Look at the concept: small sensor drones integrated with logistics platforms, roof mounted on trailers or carried in modular launch boxes, cycling in and out of flight to provide continuous overwatch for convoys and fixed support areas. The vision is simple and practical. While a platoon of Soldiers mans a perimeter with limited optics and night vision, a swarm of micro UAS sweeps lanes, shadows terrain features, and relays infrared and electro optical feeds back to the vehicle commander or a base defense operations cell. That extended eye buys minutes and sometimes hours of reaction time — time that sustainment units need to avoid ambush, reroute, or disperse critical supplies.
This is not science fiction. Army sustainment planners and logisticians are already documenting use cases and experimenting with persistent monitoring swarms to reduce the manpower burden of static security and to provide early detection along long, vulnerable supply lines. The architecture they describe favors small, interoperable drones that operate in rotation and return to automated charging and rearming stations on vehicles or at support areas. In short, swarm monitoring is being treated like a sensor network that happens to fly.

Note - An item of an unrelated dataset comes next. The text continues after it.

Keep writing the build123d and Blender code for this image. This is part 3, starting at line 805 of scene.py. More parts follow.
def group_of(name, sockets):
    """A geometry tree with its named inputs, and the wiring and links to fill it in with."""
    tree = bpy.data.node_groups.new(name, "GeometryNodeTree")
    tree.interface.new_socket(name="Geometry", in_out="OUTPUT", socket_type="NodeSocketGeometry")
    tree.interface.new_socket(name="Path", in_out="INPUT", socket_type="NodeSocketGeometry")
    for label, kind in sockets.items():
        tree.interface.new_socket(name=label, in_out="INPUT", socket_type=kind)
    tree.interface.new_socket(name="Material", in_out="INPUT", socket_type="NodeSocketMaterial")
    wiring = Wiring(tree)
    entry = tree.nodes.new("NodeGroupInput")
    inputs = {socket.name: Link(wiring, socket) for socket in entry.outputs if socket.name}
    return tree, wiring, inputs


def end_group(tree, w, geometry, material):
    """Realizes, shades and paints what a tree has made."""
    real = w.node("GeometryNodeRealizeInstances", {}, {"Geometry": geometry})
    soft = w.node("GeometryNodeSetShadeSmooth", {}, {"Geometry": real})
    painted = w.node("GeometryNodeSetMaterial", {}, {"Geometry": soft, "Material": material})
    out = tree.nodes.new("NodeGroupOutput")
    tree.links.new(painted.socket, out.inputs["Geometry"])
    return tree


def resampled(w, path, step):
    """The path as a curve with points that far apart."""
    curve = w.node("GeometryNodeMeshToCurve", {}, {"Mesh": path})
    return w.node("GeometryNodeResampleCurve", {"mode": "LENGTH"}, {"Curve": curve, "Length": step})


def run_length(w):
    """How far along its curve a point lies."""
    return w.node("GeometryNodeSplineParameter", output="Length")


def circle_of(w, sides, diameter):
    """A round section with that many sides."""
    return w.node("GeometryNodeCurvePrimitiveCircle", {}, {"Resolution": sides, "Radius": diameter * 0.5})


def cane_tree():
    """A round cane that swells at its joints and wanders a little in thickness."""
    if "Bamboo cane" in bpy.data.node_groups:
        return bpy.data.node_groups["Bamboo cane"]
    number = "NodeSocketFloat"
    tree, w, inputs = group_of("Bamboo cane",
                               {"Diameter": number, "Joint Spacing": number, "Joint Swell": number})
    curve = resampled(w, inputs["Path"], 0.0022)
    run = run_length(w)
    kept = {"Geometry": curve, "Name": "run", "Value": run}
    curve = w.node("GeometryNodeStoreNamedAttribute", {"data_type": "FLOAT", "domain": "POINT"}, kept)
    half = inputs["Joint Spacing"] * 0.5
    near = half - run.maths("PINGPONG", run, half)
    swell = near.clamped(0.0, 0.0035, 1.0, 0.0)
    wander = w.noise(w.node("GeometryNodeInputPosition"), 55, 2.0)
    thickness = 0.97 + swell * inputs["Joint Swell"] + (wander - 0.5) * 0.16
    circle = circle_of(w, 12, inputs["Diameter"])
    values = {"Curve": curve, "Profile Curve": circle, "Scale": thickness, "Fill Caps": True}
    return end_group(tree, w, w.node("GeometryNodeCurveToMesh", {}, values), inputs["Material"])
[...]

That technical picture raises two immediate operational problems. First, swarms and their carriers are low cost and often commodity hardware, making them attractive but also fragile in contested electromagnetic and cyber environments. Second, the value of a sustained monitoring layer depends on continuity of sensing and decision quality under attack. The research community is already addressing these vulnerabilities with distributed, adaptive defenses for multiagent networks. Federated multi agent reinforcement learning can enable swarms to shift leaders, mutate routing, and frequency hop to survive denial of service and jamming attempts while preserving mission continuity. Those kinds of techniques are not hypothetical. Recent papers demonstrate coordinated moving target defenses and federated learning approaches explicitly designed for UAV swarm networks. Integrating that research into sustainment systems will be essential to keep a monitoring swarm useful when adversaries try to blind or fragment it.

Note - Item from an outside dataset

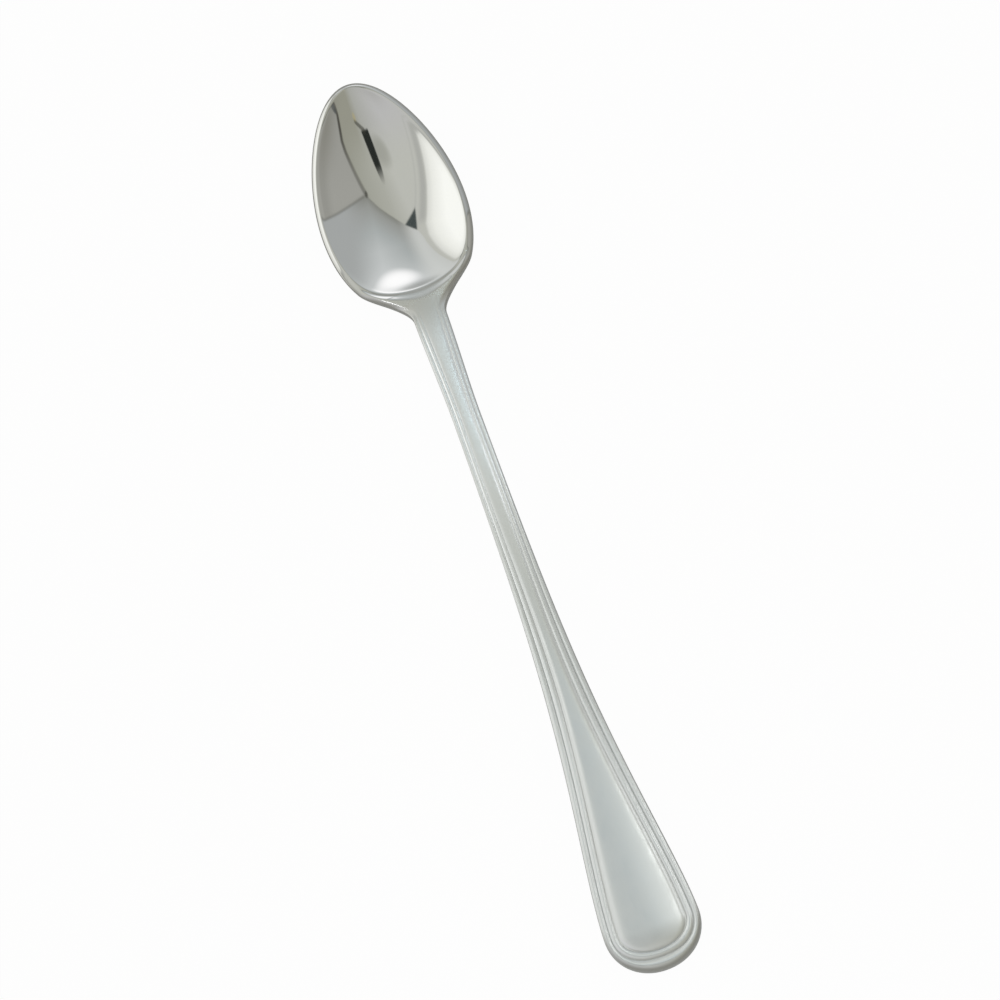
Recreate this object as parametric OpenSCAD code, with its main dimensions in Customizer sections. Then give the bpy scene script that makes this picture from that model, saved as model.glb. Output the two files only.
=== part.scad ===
// Iced tea spoon, stamped and forged from one piece of stainless steel.
//
// The spoon lies on a table at z = 0 with its hollow upwards. X runs along it, from the
// handle's end to the bowl's tip, and Y across it. The body is the space between an upper and
// a lower surface over one outline, so every height below is a function of the place along
// the spoon (x) and across it (y). Inside the code x counts from the handle's end.
//
// The steel is one piece. It is drawn as two solids that meet face to face in the neck, the
// handle and the bowl, so that the hollow bowl and the slender handle are each a simple shape.

/* [Overall] */
// Length from the handle's end to the bowl's tip
spoon_l = 192; // [170:1:215]

/* [Bowl] */
// Length of the bowl's egg-shaped outline
bowl_l = 50.4; // [44:0.2:56]
// Width of the bowl across its rim
bowl_w = 30.6; // [26:0.2:36]
// Depth of the hollow below the rim
bowl_depth = 6.3; // [5:0.1:8.5]
// Thickness of the metal at the bottom of the bowl
bowl_wall = 1.4; // [1:0.1:2]
// Width of the rim at the sides
rim_w = 1.2; // [0.9:0.1:1.8]
// Width of the rim at the tip
rim_tip = 1; // [0.7:0.1:1.4]
// Thickness of the rim
rim_t = 1.5; // [1.3:0.1:1.7]
// How far in from the edge the bevel of the rim's top reaches
bevel_w = 1.1; // [0.7:0.05:1.2]
// How far the bevel falls for each millimetre towards the edge
bevel_slope = 0.72; // [0.5:0.02:0.8]
// Radius of the rounded corner under the rim
rim_r = 0.3; // [0.2:0.05:0.3]
// Flat landing between the neck and the hollow
landing_l = 4.7; // [3:0.1:6]
// How far the tip stands above the middle of the rim
tip_rise = 0.5; // [0:0.1:1.5]
// How far along the handle the bowl's shoulders start before the bowl
shoulder_neck_l = 2.1; // [1:0.1:4]
// How far into the bowl's outline the shoulders reach
shoulder_bowl_l = 7.8; // [5.5:0.1:10]

/* [Handle outline] */
// Width of the handle at its widest, near the end
end_w = 19.8; // [16.5:0.1:24]
// Length of the rounded end
end_l = 9; // [8:0.2:13]
// Width of the shank at its narrowest
shank_w = 5.7; // [5:0.1:7.5]
// Width of the neck beside the bowl
neck_w = 6.9; // [5.6:0.1:8.5]
// Length over which the handle narrows from the end to the shank
taper_l = 38.8; // [30:0.2:48]
// Length of the flare from the shank to the neck
flare_l = 25; // [10:0.5:30]

/* [Handle pattern] */
// Width of each of the two border beads at the handle's end
bead_end_w = 1.38; // [1:0.02:1.8]
// Width of the whole border round the tip of the handle's end, where the outer bead is broader
tip_border_w = 4.1; // [3.4:0.1:4.8]
// Width of each border bead along the shank
bead_shank_w = 0.84; // [0.6:0.02:1]
// Length from the handle's end to where the beads start to narrow
bead_wide_l = 52; // [40:1:65]
// Length over which the beads narrow
bead_narrowing_l = 50; // [30:1:60]
// Height of the beads above the grooves at the handle's end. They get lower as they narrow.
bead_h = 0.38; // [0.2:0.02:0.6]
// Height of the crown of the smooth panel above its own edge
crown_h = 0.45; // [0:0.05:0.9]
// How far the handle's face falls from the panel to the outer edge
border_fall = 0.3; // [0:0.05:0.4]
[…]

A second technical trend is heterogeneity. Pure quadcopter swarms have limits in endurance, payload, and resilience. Combining aerial assets with small autonomous ground robots or vehicle mounted sensor nodes creates a more robust sustainment envelope. Work on heterogeneous swarm navigation shows how UAVs and ground robots can cooperate, trade sensing responsibilities, and preserve connectivity in cluttered environments. For sustainment this means a convoy could have a layered sensing approach: aerial micro UAS sweep ahead while ground agents handle low altitude or under-canopy tasks and serve as temporary relays to the logistics node. The tactical payoff is resilience and longer effective monitoring without relying on single platform endurance.

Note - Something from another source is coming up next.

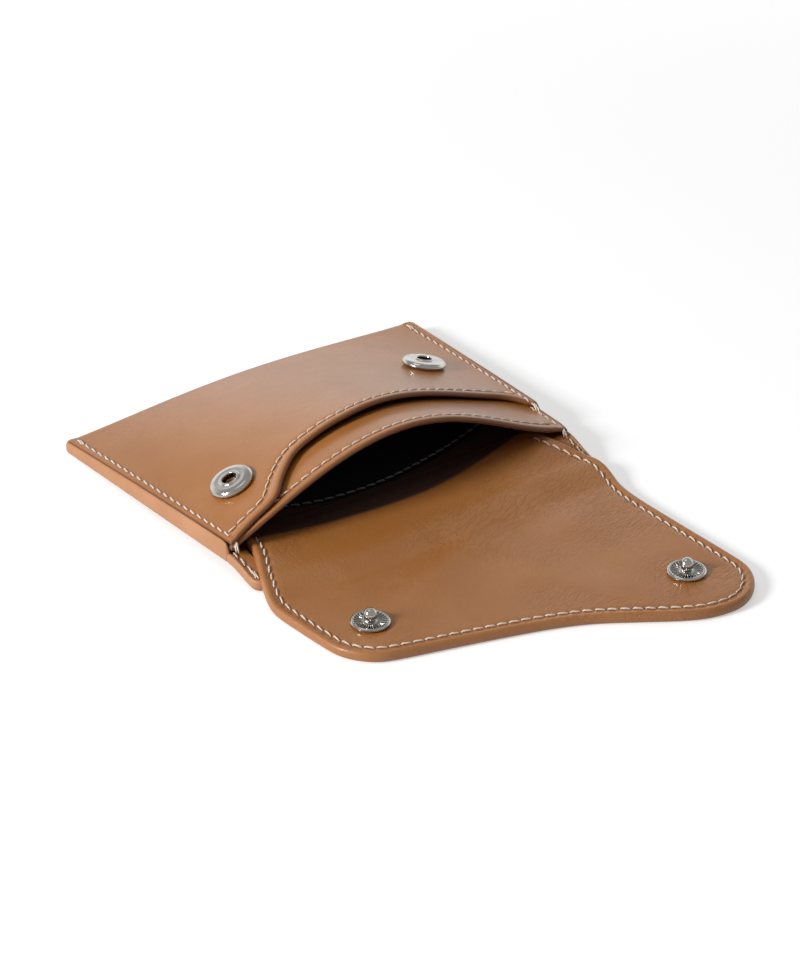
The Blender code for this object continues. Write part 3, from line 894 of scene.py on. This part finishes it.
def fit(piece, finish, body):
    """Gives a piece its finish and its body."""
    piece.data.materials.append(finish)
    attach(piece, body)


def back_face(x, run):
    u = x / half_width(np.minimum(run, back_end))
    return placed(x, run, back_under(u, run))


def corner_cut(distance, radius):
    """How far a rounded corner draws in, at a distance from its end."""
    short = np.clip(radius - distance, 0, radius)
    return radius - np.sqrt(radius**2 - short**2)


def back_half(run):
    return sheet_half(run) - corner_cut(back_end - run, back_corner)


back_seams = [side_line(side, seam_end, back_end - 0.002) for side in (-1, 1)]
back_shape = (back_face, back_half, back_start, level_lip(back_end))
back = pouch_sheet("back", *back_shape, leather_thickness, back_seams, 60, 0.0, under=True)
fit(back, calf("back_calf", crease=0.3, crease_turn=1.2), "wallet_body")
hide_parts("back_panel")
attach(sew("back_thread", back_face, back_seams, -0.00012, cream_thread, under=True), "wallet_body")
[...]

We should also be clear about countermeasures. As sustainment units add persistent airborne sensors they will increasingly attract counter-swarm and counter-UAS attention. High power microwave and directed energy systems are already being fielded to blunt small UAS threats, and they will be used against both hostile and friendly small UAS operating over contested terrain. Integrators must design for graceful degradation: if a sensing swarm is intermittently suppressed, the sustainment commander needs fallback sensors, hardened comms, and preplanned safe routes. The interplay between defensive directed energy systems and friendly monitoring swarms is already a live engineering and doctrine problem.
Logistics commanders will also be forced to think about procurement and life cycle differently. Unlike a tank or an aircraft, a monitoring swarm is a consumable sensor fabric composed of cheap aircraft, batteries, spare propellers, software updates, and secure comms. Industrial scale production, modular maintainability, and software supply chain assurance matter. Commercial innovators are moving fast with swarm capable designs and onboard AI, which makes it possible for sustainment units to buy capability without bespoke defense price tags. But that commercial speed brings supply chain and cybersecurity risks that sustainment acquisition must manage. Expect more rapid procurements, field experiments, and integration of commercial off the shelf swarm kits in the coming years.
Beyond tactics and tech there is a doctrinal and ethical wrinkle. Giving sustainment units an autonomous persistent sensing capability can reduce the need to divert combat units for convoy protection. That is a win for readiness and force economy. But it also lowers the threshold to accept risk when logistics look safer on screens than they are in reality. Commanders and planners must prevent a false sense of security that could push convoys into more exposed routes because drone feeds implied safety. Training, rules of engagement for automated detection, and robust human in the loop procedures for escalation remain critical.
So what should the Army actually do next? First, codify the monitoring swarm as a sustainment warfighting function and fund durable experiments that pair sensors with realistic contested comms and EW threats. Second, prioritize distributed learning, heterogenous swarms, and graceful degrade modes in prototypes so capabilities survive jamming and denial attacks. Third, invest in vehicle integrated launch and recharge modules, logistics-grade spare parts pipelines, and software supply chain audits so those swarms are maintainable under operational tempo. Fourth, run combined arms exercises that treat sustainment monitoring as a system of systems including directed energy defenses, cyber hardening, and human decision nodes. The purpose of these moves is not to replace Soldiers or security units but to augment their situational awareness so supply lines keep flowing under pressure.
The big picture is straightforward and unavoidable. Once sustainment units deploy persistent, automated sensor swarms they change the calculus of large scale logistics. Routes become less opaque, hubs less attractive as single points of failure, and commanders can think in terms of distributed, resilient supply architectures rather than static depots. If we get the engineering, procurement, and doctrine right then monitoring swarms will be a quiet revolution that saves lives by keeping the trains of war moving. If we get it wrong then networks are brittle, sensors become targets, and logistics are more vulnerable for having trusted a screen. The bet the Army is making is that cheap, distributed sensing will tip the balance in favor of survivable sustainment. It is a bold bet, and history suggests we should take it seriously.